Und nun wollte sie blind werden und nicht mehr in der
Gegenwart und Wirklichkeit leben, sondern im Dunkeln sitzen, wie ein Herz in
der Brust, ohne Licht, nur vom dunkeln Blut umgeben.
Gealtert und bekümmert kehrte die Frau von ihrer Wallfahrt
nach Seta an den Biwasee zurück, ohne den Tempel der fünftausend Genien in
Kioto zu besuchen, wie sie sich vorgenommen hatte.

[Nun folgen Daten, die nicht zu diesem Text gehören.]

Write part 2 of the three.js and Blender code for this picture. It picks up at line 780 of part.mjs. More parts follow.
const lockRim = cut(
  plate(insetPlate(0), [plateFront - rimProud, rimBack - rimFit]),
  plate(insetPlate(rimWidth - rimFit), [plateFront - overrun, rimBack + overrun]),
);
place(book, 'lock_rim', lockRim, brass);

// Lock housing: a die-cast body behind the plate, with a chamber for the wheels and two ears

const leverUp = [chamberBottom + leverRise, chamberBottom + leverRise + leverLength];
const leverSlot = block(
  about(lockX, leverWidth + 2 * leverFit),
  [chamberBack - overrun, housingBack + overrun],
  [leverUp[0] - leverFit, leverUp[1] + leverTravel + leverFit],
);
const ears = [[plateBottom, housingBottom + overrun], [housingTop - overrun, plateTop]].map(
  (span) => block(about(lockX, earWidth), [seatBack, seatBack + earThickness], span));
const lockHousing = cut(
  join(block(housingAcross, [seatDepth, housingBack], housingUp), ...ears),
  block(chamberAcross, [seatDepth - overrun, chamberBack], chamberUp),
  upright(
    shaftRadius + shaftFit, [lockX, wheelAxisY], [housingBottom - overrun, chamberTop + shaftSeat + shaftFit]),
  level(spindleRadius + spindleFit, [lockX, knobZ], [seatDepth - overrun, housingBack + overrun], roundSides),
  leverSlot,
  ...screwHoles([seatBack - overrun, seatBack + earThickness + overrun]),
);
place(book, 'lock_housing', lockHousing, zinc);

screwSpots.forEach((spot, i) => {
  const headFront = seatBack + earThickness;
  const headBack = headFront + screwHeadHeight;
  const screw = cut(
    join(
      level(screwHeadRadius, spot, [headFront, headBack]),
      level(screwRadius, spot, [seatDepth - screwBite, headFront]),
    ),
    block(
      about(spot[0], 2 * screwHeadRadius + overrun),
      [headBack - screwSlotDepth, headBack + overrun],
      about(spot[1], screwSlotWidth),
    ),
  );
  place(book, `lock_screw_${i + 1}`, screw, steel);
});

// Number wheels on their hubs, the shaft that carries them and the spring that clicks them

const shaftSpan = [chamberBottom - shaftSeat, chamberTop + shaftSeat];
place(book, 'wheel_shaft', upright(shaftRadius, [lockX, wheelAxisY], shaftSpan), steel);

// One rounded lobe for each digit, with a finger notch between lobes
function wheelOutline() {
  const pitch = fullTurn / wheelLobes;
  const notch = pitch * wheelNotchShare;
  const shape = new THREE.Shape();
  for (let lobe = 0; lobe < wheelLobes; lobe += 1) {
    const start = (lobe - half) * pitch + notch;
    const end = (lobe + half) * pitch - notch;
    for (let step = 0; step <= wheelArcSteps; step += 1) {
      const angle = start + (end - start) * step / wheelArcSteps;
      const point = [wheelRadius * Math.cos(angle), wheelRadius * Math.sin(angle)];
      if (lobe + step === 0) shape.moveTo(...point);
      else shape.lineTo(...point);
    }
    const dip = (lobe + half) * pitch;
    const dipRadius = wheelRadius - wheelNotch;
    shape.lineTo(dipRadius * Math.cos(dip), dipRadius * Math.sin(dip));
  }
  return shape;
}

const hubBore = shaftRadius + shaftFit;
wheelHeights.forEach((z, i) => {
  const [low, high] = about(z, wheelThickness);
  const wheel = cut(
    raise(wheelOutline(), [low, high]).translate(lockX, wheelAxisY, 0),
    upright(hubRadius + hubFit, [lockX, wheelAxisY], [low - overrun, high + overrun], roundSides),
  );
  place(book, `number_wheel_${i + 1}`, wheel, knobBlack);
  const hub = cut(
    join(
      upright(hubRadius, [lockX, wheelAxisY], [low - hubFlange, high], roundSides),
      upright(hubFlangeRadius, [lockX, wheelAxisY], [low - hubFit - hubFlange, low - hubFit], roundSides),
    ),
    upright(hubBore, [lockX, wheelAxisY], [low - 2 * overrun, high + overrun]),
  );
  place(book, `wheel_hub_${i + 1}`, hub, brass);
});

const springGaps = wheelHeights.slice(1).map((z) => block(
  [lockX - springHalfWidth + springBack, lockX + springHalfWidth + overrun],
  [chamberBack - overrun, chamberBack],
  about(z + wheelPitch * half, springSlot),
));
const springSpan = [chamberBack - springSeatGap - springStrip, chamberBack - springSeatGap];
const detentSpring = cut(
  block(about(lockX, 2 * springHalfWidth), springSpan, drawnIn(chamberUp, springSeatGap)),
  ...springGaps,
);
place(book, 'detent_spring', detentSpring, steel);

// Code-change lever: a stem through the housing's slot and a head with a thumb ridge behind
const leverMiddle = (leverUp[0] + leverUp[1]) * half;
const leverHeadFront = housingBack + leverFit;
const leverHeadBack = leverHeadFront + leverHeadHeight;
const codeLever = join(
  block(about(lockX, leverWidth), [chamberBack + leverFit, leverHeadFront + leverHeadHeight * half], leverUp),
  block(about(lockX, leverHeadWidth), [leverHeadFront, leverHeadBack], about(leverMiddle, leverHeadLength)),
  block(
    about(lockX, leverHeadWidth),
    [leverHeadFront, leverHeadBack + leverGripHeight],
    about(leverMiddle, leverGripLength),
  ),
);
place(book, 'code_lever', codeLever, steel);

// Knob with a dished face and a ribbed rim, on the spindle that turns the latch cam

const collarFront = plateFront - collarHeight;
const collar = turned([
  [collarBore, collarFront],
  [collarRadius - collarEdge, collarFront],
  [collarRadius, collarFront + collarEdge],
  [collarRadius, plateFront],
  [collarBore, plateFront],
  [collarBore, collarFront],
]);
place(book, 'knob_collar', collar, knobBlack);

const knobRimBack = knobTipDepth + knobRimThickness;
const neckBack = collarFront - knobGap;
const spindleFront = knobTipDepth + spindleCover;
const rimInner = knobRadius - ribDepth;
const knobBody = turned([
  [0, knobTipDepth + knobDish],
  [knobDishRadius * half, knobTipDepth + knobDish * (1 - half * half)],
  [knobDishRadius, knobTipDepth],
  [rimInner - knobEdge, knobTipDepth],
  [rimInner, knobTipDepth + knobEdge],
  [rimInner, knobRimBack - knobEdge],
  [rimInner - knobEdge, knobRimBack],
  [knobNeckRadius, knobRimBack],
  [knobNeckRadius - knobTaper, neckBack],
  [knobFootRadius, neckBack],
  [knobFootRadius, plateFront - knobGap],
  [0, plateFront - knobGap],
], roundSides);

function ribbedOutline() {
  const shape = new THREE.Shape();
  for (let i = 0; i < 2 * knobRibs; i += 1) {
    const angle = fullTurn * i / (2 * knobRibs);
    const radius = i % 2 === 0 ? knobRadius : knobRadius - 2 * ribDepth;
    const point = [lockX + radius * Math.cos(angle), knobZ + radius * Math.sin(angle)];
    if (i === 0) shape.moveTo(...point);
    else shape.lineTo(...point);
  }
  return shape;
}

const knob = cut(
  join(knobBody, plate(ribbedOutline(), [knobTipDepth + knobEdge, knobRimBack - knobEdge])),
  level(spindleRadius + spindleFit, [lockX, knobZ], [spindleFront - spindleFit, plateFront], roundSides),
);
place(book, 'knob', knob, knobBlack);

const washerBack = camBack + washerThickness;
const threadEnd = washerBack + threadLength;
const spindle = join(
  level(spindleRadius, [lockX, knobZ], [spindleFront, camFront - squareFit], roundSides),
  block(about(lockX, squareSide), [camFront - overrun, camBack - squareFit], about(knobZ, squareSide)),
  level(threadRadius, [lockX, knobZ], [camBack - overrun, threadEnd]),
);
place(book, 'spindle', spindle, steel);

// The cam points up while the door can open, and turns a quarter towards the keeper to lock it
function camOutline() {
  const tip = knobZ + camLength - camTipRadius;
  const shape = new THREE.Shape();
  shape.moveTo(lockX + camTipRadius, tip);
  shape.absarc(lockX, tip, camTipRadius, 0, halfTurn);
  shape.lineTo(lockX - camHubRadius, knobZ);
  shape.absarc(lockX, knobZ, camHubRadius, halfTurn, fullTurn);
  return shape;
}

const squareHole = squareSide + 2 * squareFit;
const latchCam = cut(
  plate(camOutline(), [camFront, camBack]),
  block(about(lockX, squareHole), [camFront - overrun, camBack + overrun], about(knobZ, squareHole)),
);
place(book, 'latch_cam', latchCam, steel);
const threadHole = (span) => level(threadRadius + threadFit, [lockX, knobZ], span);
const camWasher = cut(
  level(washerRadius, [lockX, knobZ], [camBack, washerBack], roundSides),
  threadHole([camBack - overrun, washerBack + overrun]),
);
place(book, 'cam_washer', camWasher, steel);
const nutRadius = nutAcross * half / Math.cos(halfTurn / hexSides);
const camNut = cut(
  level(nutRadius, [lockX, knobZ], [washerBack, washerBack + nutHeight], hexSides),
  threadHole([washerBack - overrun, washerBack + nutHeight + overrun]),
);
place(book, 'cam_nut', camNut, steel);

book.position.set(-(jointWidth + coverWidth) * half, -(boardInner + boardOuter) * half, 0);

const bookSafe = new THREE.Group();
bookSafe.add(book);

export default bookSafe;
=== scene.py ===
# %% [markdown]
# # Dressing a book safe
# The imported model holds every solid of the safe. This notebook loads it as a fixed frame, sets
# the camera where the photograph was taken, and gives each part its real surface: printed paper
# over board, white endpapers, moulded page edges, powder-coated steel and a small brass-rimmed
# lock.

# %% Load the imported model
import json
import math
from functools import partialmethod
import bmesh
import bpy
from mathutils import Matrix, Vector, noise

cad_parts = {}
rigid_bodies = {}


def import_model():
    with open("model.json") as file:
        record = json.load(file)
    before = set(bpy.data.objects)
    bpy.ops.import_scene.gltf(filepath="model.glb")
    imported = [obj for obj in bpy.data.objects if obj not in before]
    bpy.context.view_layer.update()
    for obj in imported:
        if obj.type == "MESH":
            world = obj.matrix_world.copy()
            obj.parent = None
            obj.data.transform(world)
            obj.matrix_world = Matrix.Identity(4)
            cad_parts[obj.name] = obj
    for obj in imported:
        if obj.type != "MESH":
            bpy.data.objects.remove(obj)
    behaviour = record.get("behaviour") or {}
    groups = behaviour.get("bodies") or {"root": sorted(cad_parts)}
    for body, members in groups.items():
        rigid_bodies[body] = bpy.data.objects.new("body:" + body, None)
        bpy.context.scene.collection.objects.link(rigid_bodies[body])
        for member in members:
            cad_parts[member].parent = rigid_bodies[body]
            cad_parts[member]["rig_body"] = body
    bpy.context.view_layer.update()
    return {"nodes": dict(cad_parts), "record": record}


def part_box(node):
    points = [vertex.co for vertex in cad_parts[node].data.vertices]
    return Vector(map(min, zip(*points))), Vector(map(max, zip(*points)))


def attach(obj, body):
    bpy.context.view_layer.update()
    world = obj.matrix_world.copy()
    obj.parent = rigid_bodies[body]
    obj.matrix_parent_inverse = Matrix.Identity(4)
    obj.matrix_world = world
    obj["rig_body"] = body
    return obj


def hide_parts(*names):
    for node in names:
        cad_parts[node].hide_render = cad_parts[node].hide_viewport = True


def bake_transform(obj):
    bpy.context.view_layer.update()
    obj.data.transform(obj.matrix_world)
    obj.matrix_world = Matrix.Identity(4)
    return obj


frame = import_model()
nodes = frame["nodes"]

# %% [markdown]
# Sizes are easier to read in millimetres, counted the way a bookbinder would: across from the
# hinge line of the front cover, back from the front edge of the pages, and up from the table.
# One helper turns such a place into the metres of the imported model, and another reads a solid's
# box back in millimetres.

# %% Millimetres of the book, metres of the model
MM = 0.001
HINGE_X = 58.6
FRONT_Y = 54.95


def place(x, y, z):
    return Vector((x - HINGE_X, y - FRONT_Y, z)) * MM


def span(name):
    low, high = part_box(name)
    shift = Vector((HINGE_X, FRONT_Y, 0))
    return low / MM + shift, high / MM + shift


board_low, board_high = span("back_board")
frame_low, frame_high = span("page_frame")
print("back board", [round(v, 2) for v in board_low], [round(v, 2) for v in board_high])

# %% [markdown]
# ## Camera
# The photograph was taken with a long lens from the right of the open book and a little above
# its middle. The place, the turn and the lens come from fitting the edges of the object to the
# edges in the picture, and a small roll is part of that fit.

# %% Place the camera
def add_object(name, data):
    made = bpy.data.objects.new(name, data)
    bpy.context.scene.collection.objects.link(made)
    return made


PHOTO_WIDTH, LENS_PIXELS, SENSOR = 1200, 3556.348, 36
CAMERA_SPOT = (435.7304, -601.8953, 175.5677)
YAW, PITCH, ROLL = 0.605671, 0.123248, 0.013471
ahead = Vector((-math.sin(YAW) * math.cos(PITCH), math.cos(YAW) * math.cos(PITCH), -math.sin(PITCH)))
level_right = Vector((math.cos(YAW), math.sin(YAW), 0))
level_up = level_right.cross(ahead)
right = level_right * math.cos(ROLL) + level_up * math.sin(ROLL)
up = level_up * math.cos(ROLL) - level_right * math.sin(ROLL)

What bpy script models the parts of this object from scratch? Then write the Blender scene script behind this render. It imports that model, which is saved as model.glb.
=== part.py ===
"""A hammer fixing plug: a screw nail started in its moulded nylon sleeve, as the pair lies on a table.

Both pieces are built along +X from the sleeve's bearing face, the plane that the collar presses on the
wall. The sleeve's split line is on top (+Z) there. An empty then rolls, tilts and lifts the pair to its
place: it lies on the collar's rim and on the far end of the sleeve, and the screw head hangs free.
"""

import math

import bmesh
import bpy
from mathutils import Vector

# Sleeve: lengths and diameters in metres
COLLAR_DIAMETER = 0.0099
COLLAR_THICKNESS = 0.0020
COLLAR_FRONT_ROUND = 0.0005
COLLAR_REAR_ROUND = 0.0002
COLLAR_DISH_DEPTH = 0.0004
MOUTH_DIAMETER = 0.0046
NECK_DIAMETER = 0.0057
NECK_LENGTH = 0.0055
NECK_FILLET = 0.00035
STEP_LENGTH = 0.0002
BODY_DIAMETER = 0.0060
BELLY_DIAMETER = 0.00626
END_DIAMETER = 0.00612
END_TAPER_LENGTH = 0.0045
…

Ein brennender, feuriger Sonnensommer verwandelte den
Biwasee täglich in eine weißglühende Masse. Zwischen dem flammigen Spiegel des
Sees und dem flammigen Spiegel des Sonnenhimmels saß die Frau auf dem Altan
ihres Hauses oder in einem schaukelnden Boot und ließ sich die tausend
funkelnden Sonnenscheiben, die sich in den Wellen brachen, wie tausend
Brenngläser in ihre Augen stechen. Wenn sie vor Schmerzen die Augen schloß, saß
sie in einer feuerrot durchflammten Dunkelheit, als wäre sie mitten im Abendrot
von Seta, als wäre sie die rote untergehende Sonne selbst.
Sie wurde blind, wie sie gewollt hatte. Aber auch
erblindet sahen sie die Leute von Seta Sommer und Winter, Abend für Abend, mit
dem Fächer auf dem Altan sitzen, zu der Stunde, wo das Abendrot in Seta die
irdischen Landschaften zu roten Götterlandschaften verwandeln kann und die
irdischen gesetzmäßigen Menschengesichter in berauschte unirdische
Göttergesichter.
An einem Winternachmittag, als der Nebel des Sees so
dick lag, daß die Sonne schon am Mittag im Winterrauch wie eine papierne
Scheibe blaß verschwand und ein Hauch von Abendröte erschien, saß die Blinde
wieder mit begeistertem Ausdruck auf dem Altan und beschrieb der Dienerin, die
ihr den Tee brachte, daß sie rote Wolken sähe, rot wie das Tempelgebälk eines
Kiototempels, und daß fünftausend goldene Genien mit hunderttausend goldenen
Armen über die roten Wolken geschritten kämen, und daß ein Bogenschütze an der
Spitze der Fünftausend ginge. Er winke ihr auf der obersten Stufe einer
roten Treppe.
«So schön wie heute sah ich das Abendrot von Seta noch
nie», sagte die Blinde und lehnte den Kopf an das Altangeländer, von dem der
kalte Schnee abbröckelte. Ihre kleine Teetasse klirrte. Sie setzte sie mit
zitternden Fingern auf den Boden. Sie fächelte sich noch mit dem Fächer, indes
ihr Gesicht die Helle des Schnees annahm. Dann starb sie lächelnd.